In Germany, around 1 in 100 is affected. Just years ago, it were 1 in 500. A new generation of technical encymes used in industrial bread-baking, helping to reduce the fermentation times and thus not doing the job anymore that fermentation (and that means necessarily: time) is meant to do, has entered the industrial baking factories. I see at least a timely correlation with the increase in numbers of people being affected by celiac desease (and claimed Gluten sensitivity, which however is over-diagnosed by a factor of around 30) and digestive problems after having eaten such bread. These encymes are so incredibly potent that they must be dosed with a precision in the range of 1-2 mg per 1 ton of flour. Imagine what they do in your body if they are not properly mixed and evenly distributed, but reach your system accidentally in an even just marginally concentrated form.

Many people do not know that EVERY consummation of wheat leads to inflammatory events in the guts, every single bite of wheat. Its just that in the healthy person and with wheat in a properly treated form (long fermentation), these inflammations usually stay below a treshhold level (above which we indeed would notice them in form of pain in the guts).

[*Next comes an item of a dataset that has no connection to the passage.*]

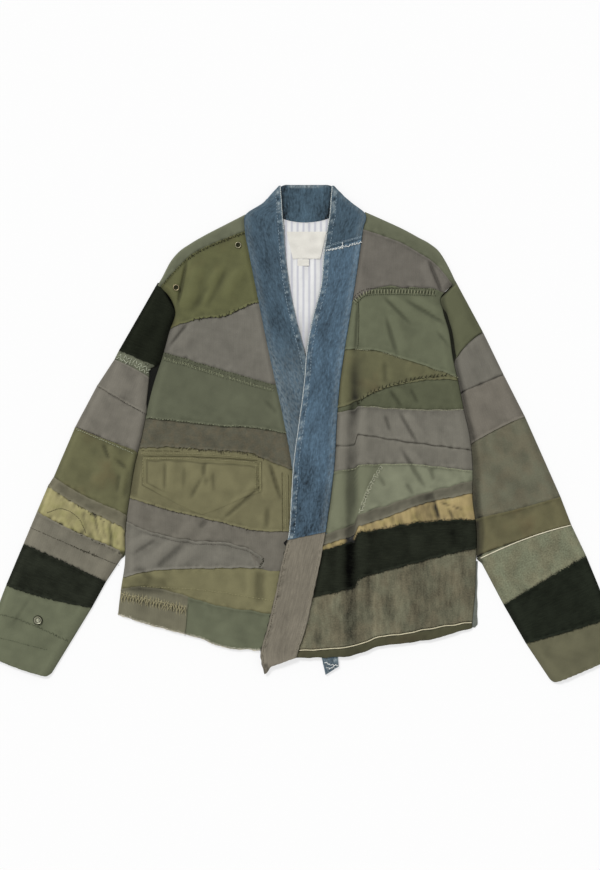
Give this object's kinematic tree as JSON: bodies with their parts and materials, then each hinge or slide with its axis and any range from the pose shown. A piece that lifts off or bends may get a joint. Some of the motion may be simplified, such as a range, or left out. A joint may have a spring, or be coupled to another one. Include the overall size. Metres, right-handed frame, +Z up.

Eat less cereals. I eat a loaf of bread, am done with it after 2 or 3 days - and then do not eat any bread for the coming 10 days or so. I love the taste of good, fresh bread, I will not completely abandon it therefore - but I have reduced the consummation levels, its no longer a daily food of mine (even more reocmmended sinc I aolos eat pizza... ). And if you do, eat cereals in a fermented form, and that means: longer fermentation times (doughs!) is better than short ones. Industry bread I would avoid, ready baking mixtures from the supermarket shelves for home baking I would avoid as well.



Thats one of the two reasons why I let my pizza doughs rest for 2-3 days (the other is improved elasticity and consistency of the dough, and a bit more of arome and a reduction of yeast and its unwanted taste). Its also the reason why after 3, 4 years of laziness I am moving back to baking my bread myself (which I did for over 25 years already, almost 30 years). I do not tolerate the baker's bread too well. Oh, it tastes good, some of them at least, but since I eat them, I have again and again ininflammatory events in my guts, pain that lasts for 1-3 days. When I do not eat this short-time-fermented bread, which happens a lot over the past 12+ months, I have no problems at all. And its not the gluten. I use lots of gluten for my own baking, since it improves the dough when I grind my own flour freshly: bread or pizza, you cannot get an elastic, soft, juicy dough without gluten). I use a household bread baking machine where you put in the ingredients and the rest does the machine. The problem is that its programmes has the bread ready 4-5 hours later - super short fermentation time, that means. Therefore, I interrupt the process, I let it work the dough and mix it for the initial 20 minutes or so - and then switch the machine off. I come back to it 18-24 hours later, and then activate directly the baking program. 25 hours this way, 4-5 hours the automatic program's way. Go figure.


In the old days, the use of sour dough was right about this: long fermentation times, and having the chemical agents and molecules by which the grain defends itself against its enemies eating it (us), getting neutrlaised. Toda,y this tiem is not invested anykore sinstea dhighly aggressiove encymes get used to skip it, and these encymes enter your system. Bon appetite, dont complain.